Manchas, erros, rasuras, rastros, estilhaços e fragmentos. O artista e poeta Omar Salomão lança esse mês uma publicação que se desenvolve em torno da falha e do acaso como potência criativa. Flutua sobre as ruínas, flutua, publicado pela Cobogó, traz 6 ensaios, aqui chamados de “lances” referindo-se a Stéphane Mallarmé, cujo poema Um lance de dados jamais abolirá o acaso se tornou um dos pilares das vanguardas do século XX.
As palavras são perpassadas por imagens, por vezes de páginas de cadernos que acompanham Omar no seu dia a dia ou de trechos de livros grifados que refletem suas próprias ideias. Há, dessa forma, um constante diálogo com as muitas vozes que vão construindo seus pensamentos, encontros e imprevistos. O ponto de partida foi um pequeno livro de Haroldo de Campos, Ruptura dos gêneros na literatura latino-americana, que Omar pegou aleatoriamente na estante que foi de seu pai – todo riscado, grifado e rasurado, revelando ao autor um pouco sobre a linha de pensamento de Waly Salomão. “Descobri ali a base do meu interesse: investigar a forma como conteúdo, a rasura e o vestígio como escrita poética, outras alternativas que não a letra diagramada sobre o cubo branco da página do poema”, escreve.
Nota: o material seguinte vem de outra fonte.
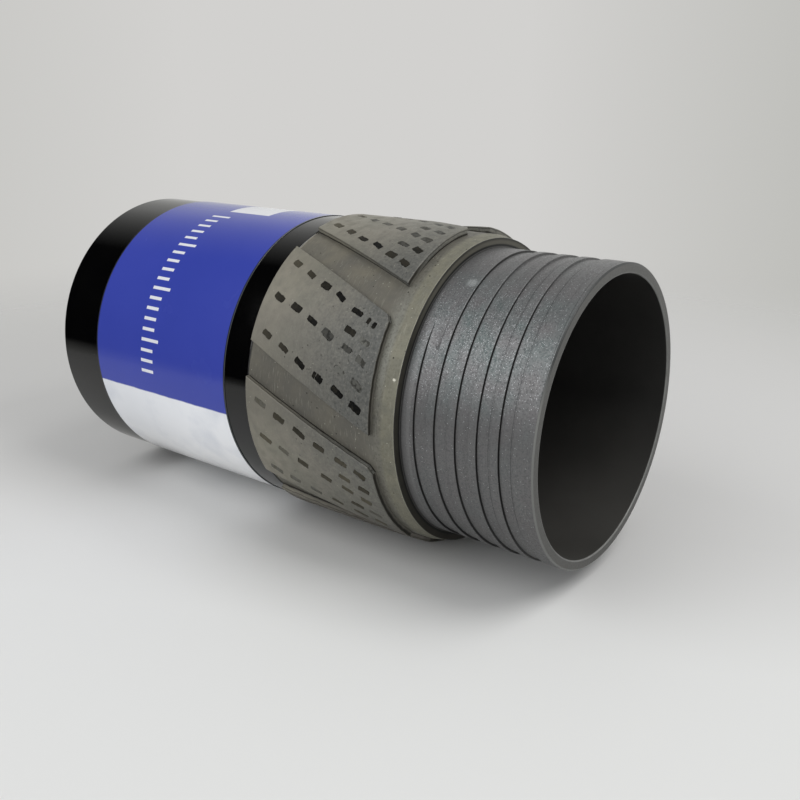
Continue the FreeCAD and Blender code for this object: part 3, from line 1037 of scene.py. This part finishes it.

Omar desenvolve, assim, suas reflexões sobre o tema a partir de três casos: as monotipias de Mira Schendel; a poesia visual de Edgard Braga; e, os Babilaques de Waly – que borra a letra, a linha e a si.
No lance dedicado à Schendel, por exemplo, ele revela um fascínio pelos desenhos em papel de arroz, datados de 1964 e 1966, justamente por explorar a liberdade e a delicadeza do gesto que traça formas abertas e imprecisas. As páginas oferecidas ao alagoano Edgar Barbosa e seus poemas gráficos e visuais nascem de um livro deixado num envelope pardo na portaria do prédio do artista. O livro traz uma pesquisa relevante e uma poética promissora – caminhos que são percorridos ao lado do caráter autobiográfico da publicação. Não à toa, fotos, cadernos, caligrafia e reflexões de seu pai aparecem entre reproduções dos cadernos de Omar, repletos de desenhos, pinturas, rabiscos, manchas, erros, rasuras, rastros, estilhaços, fragmentos…e poesia.